Non doveva essere brutta la chiesetta del Gesù e Maria, perché aveva su diversi altari pitture di Pietra Mera, un soffitto e altri quadri vari di Angelo Venturini, un'opera “alla maniera di Giovanni Bellini”, e una “Vergine con Sn Giuseppe, Sant’Anna e San Giovanni Battista” dipinto da Domenico Tintoretto.
Ancora nel 1853 quando le Monache del “Gesù e Maria” erano 18, chi visitava in un giorno qualsiasi la povera chiesetta del Gesù e Maria “recitando un solo Pater e un Ave Maria”, poteva guadagnare un’indulgenza non plenaria di 50 giorni per se stesso, per i vivi e per i Morti … mentre se l’avesse visitava devotamente e con elemosina nei venerdì’ di Quaresima, l’indulgenza conseguibile sarebbe stata quella totale ossia “la plenaria”.

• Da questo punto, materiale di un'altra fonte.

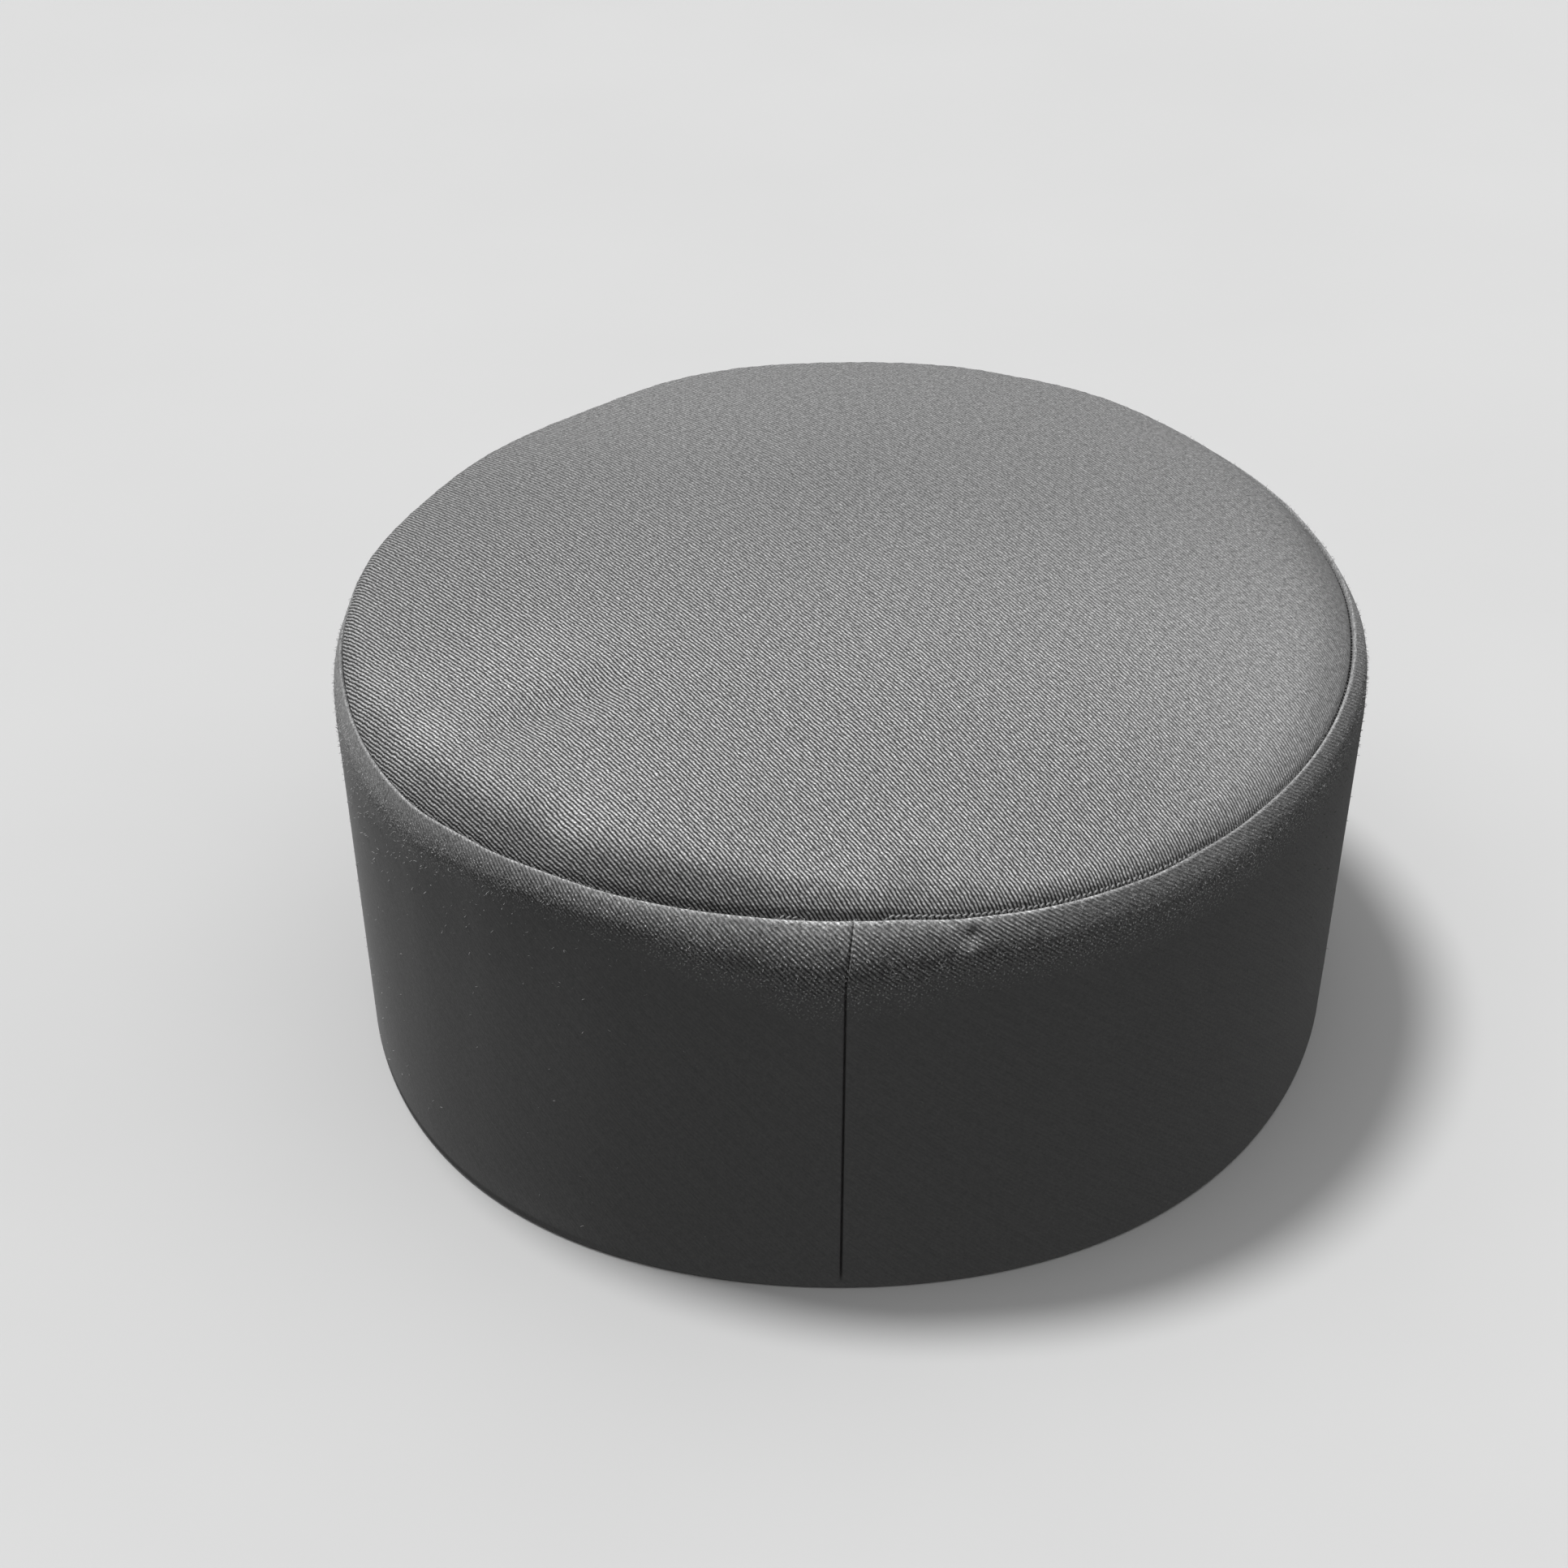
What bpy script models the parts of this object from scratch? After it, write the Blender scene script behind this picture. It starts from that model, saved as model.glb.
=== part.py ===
"""A round prayer cap: a domed top panel of twill sewn inside the folded edge of a stiff side band.

Metres, +Z up and +Y towards the forehead, so the band's closing seam is at the back, at -Y.
The origin is on the plane of the lower edge, midway along and across the cap.
Every outline comes from one oval, the seam between top and band, and from the sizes named below.
"""

import math

import bmesh
import bpy

# The seam between the top panel and the band, seen from above
SEAM_HALF_WIDTH = 0.0874
SEAM_HALF_LENGTH = 0.1040
FRONT_NARROWING = 0.0257
FULLER_BACK = 0.045
SEAM_HEIGHT = 0.0680

# The front half leaves the smooth oval a little, in soft flats and corners: angle from +X, shift outwards
OVAL_EASE = (
    {"angle": -15, "shift": 0.0},
    {"angle": 0, "shift": -0.0002},
    {"angle": 20, "shift": -0.0013},
    {"angle": 38, "shift": -0.0016},
    {"angle": 55, "shift": -0.0010},
    {"angle": 72, "shift": -0.0027},
    {"angle": 90, "shift": -0.0034},
    {"angle": 117, "shift": -0.0008},
    {"angle": 135, "shift": -0.0023},
    {"angle": 155, "shift": -0.0020},
    {"angle": 175, "shift": -0.0003},
    {"angle": 190, "shift": 0.0},
)

# The side band: a strip folded over at the top, standing nearly upright
BAND_THICKNESS = 0.0025
LIP_WIDTH = 0.0007
LIP_RISE = 0.0012
SHOULDER_WIDTH = 0.0025
SHOULDER_DROP = 0.0085
SHOULDER_STEPS = 5
WALL_STEPS = 6
INNER_WALL_STEPS = 4
RIM_WIDTH_SCALE = 0.9474
RIM_LENGTH_SCALE = 1.0074
RIM_SHIFT_LEFT = 0.0011
RIM_ROUNDING = 0.0006

# The top panel: a shallow dome with a rolled edge that dips into the seam
TOP_THICKNESS = 0.0020
DOME_RISE = 0.0129
EDGE_DIP = 0.0010
ROLL_POWER = 2.4
SEAM_GAP = 0.0003

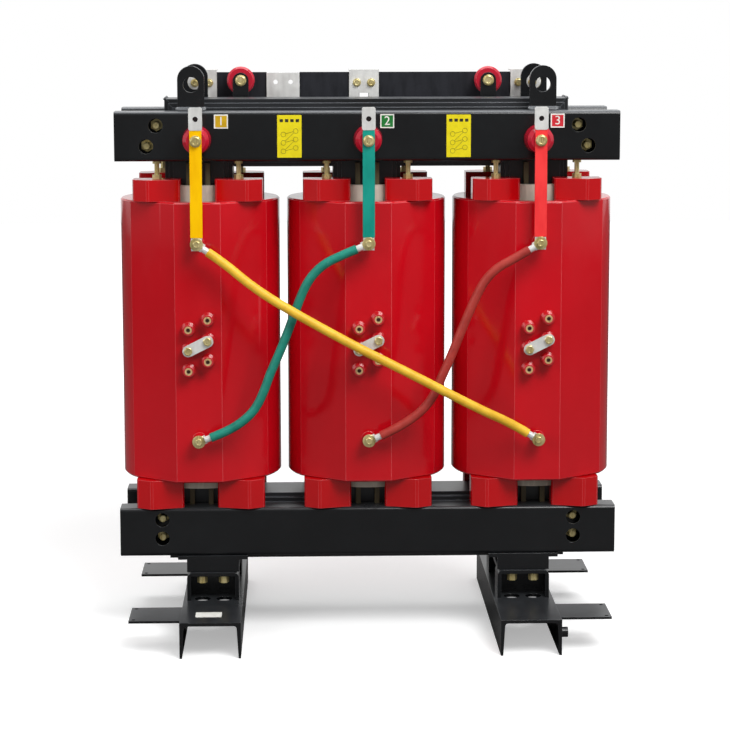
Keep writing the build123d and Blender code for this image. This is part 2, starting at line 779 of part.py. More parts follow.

E siamo giunti ai giorni nostri, tanto è vero che possediamo addirittura alcune foto di quella chiesa che non esiste più ... Ed è stato solo nel 1955 che la chiesetta venne demolita per consentire l’ennesima speculazione edilizia di un certo Cicogna, che demolì caxette ed edifici religiosi per sostituirli con delle belle abitazioni popolari "moderne" visibili tutt’oggi ... in quel che resta dell’antico “Campo della Lana”.